We had a sizeable gathering of parents, and among them, I was later told there were two policemen. Our play went well, but on my return to Delhi, I realised that the world had changed. The most visible difference was in the newspapers. No one had imagined how a crude regime of censorship could begin at such a speed. Legendary cartoonist Shankar Pillai declared the closure of his magazine, Shankar’s Weekly. In his farewell editorial, Shankar wrote that humour can’t exist without freedom.
Sycophancy, on the other hand, needed no encouragement. The declaration of the Emergency was wrapped in obvious subterfuge, but even the boldest voices could not point this out, thanks to censorship. Ways to justify were invented without any concern for plausibility. Respectable author and journalist Khushwant Singh wrote that trains were now running on time. How that could justify the abrogation of basic rights, no one could ask.
While Jayaprakash Narayan was in jail, his senior Gandhian counterpart, Vinoba Bhave, said the Emergency was like the ‘anushasan parv’ (the chapter on discipline) of the Mahabharata.
University life went through a sudden “climate change”. Sitting in coffee houses with friends, you felt tense that one of them might turn into an informer, so it was better to stay quiet. But lack of enthusiasm for the Emergency was also considered bad. It felt a bit like how Soviet ethos was depicted by dissident novelists. Teachers’ arrests were part of a pervasive drive to suppress dissent. The atmosphere was heavy with rumours.
The point Shankar Pillai had made about humour was proved just as relevant for academic life. It demands freedom and confidence to think and argue. Both had diminished within days. Pedagogic relations require a fear-free environment. Neither teachers nor students could afford it. The Emergency broke the tacit bond between the state and the campus. The latter was no longer a space to think and exchange ideas with ease.
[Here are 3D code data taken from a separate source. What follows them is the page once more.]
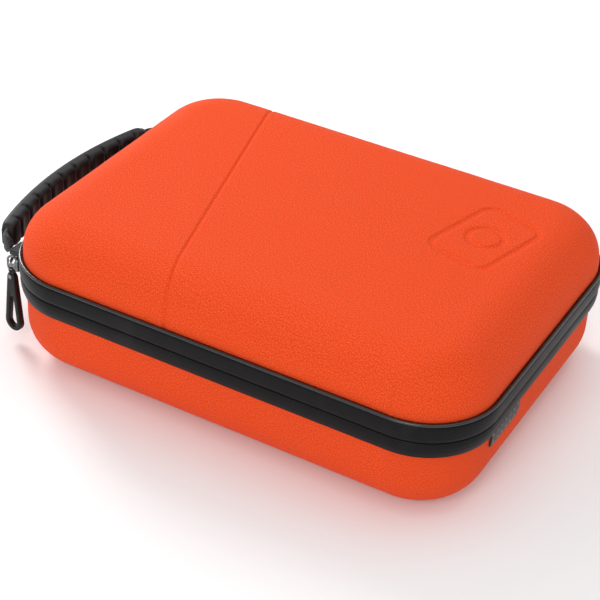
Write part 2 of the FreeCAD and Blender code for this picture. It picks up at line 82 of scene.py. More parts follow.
FRONT_SLIDER_TURN, FRONT_PULL_TURN, BAR_OUT = 22.0, 60.0, 4.7 * MM
LINK_LENGTH, PULL_LENGTH, COIL_PITCH, NET_PITCH = 8.1 * MM, 31 * MM, 1.4 * MM, 3.0 * MM
WORLD_LIGHT, OVERHEAD_LIGHT, SIDE_LIGHT, FRONT_LIGHT = 0.64, 2.6, 5.2, 5.5


# ------------------------------------------------------------------ mesh helpers
def add_object(name, data):
    obj = bpy.data.objects.new(name, data)
    bpy.context.scene.collection.objects.link(obj)
    return obj


def shade_smooth(mesh):
    mesh.polygons.foreach_set("use_smooth", [True] * len(mesh.polygons))


def new_object(name, vertices, faces, material):
    mesh = bpy.data.meshes.new(name)
    mesh.from_pydata([tuple(v) for v in vertices], [], faces)
    mesh.validate()
    mesh.materials.append(material)
    shade_smooth(mesh)
    return add_object(name, mesh)


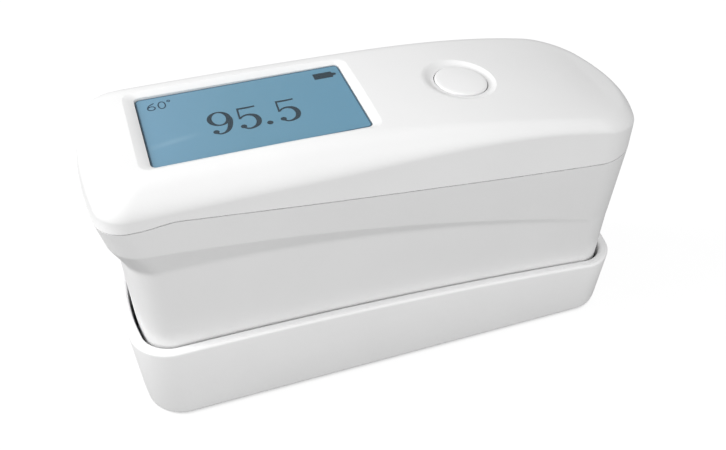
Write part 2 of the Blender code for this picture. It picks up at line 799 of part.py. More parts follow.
def base_tray(group, tools):
    bm = bmesh.new()
    foot = section(base_plan(0.0), PAD_PROUD)
    rim = section(base_plan(RIM_HEIGHT), rim_z)
    loft(bm, [foot, rim])
    tray = finish(mesh_of(bm), "base_tray", white_plastic(), group)
    thicken(tray, BASE_WALL)
    bevel(tray, RIM_ROUND, 2)
    floor_z = TRAY_FLOOR_Z - TRAY_FLOOR_THICKNESS
    floor_plan = base_plan(TRAY_FLOOR_Z, 0.5 * BASE_WALL)
    join(tray, as_cutter(prism("tray_floor", floor_plan, floor_z, TRAY_FLOOR_Z, white_plastic(), tools)))
    low = BASE_PLATE_TOP_Z + SEAT_GAP
    for i, (x, y) in enumerate(BASE_SCREWS, 1):
        join(tray, peg(f"tray_boss_{i}", x, y, BOSS_RADIUS, low, floor_z + OVERCUT, tools))
    wall = tile_outline(SEAT_GAP + TILE_FENCE)
    fence_z = TILE_Z + SEAT_GAP
    join(tray, as_cutter(prism("tile_fence", wall, fence_z, floor_z + OVERCUT, white_plastic(), tools)))
    pocket = prism("tile_pocket", tile_outline(SEAT_GAP), 0.0, TRAY_FLOOR_Z - TILE_LEDGE, steel(), tools)
    view = prism("tile_view", tile_outline(-TILE_LEDGE), 0.0, TRAY_FLOOR_Z + OVERCUT, steel(), tools)
    cut(tray, as_cutter(pocket), as_cutter(view))
    for i, (x, y) in enumerate(BASE_SCREWS, 1):
        cut(tray, pilot(f"tray_pilot_{i}", x, y, 0.0, TRAY_FLOOR_Z - SCREW_SKIN, tools))
    return tray


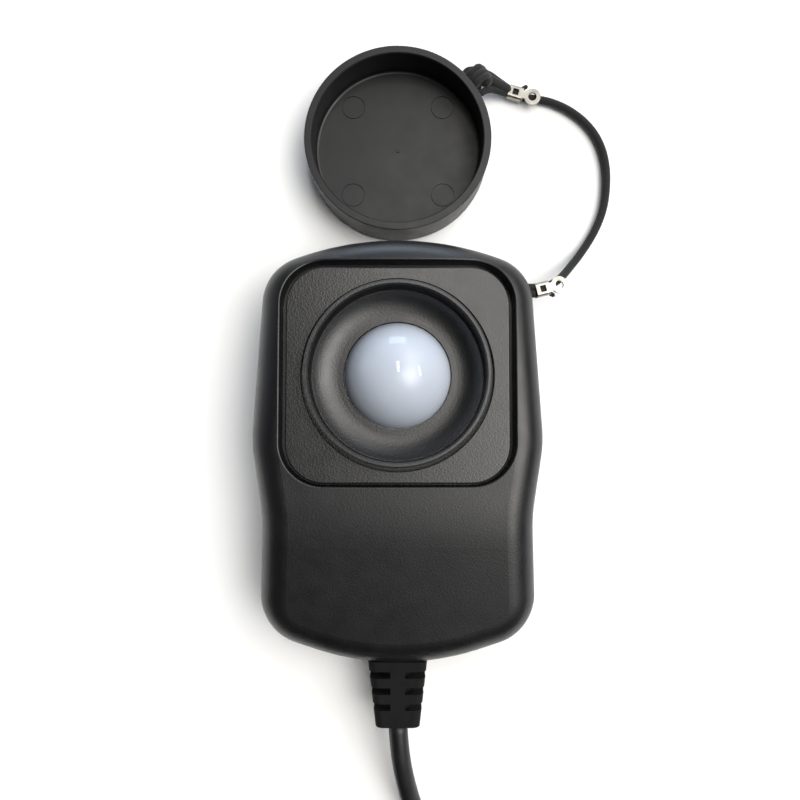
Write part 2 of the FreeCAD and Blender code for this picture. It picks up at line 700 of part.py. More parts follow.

It is hard to explain why the pre-Emergency ethos did not return afterwards. One possible answer is that intellectual freedom was already fragile; its disappearance was not missed. In the media, too, a new sense of caution became the norm.
Sharp polarisation and fragmentation of political life became an enduring legacy of the Emergency. Its withdrawal ushered in an era of volatility and unpreparedness to assess the damage suffered by political ethics. The state apparatus had helped maintain the odious Emergency norms. The apparatus, especially the civil servant class, found no reason to reflect on its role afterwards. Many continued to believe that it had been a positive role. The chief of police in my hometown had allowed a children’s play to proceed. He could have stopped it. The fact that he could have stopped it meant he had an extended role in public life. A colonial legacy was reinstated.
Krishna Kumar is former director, NCERT.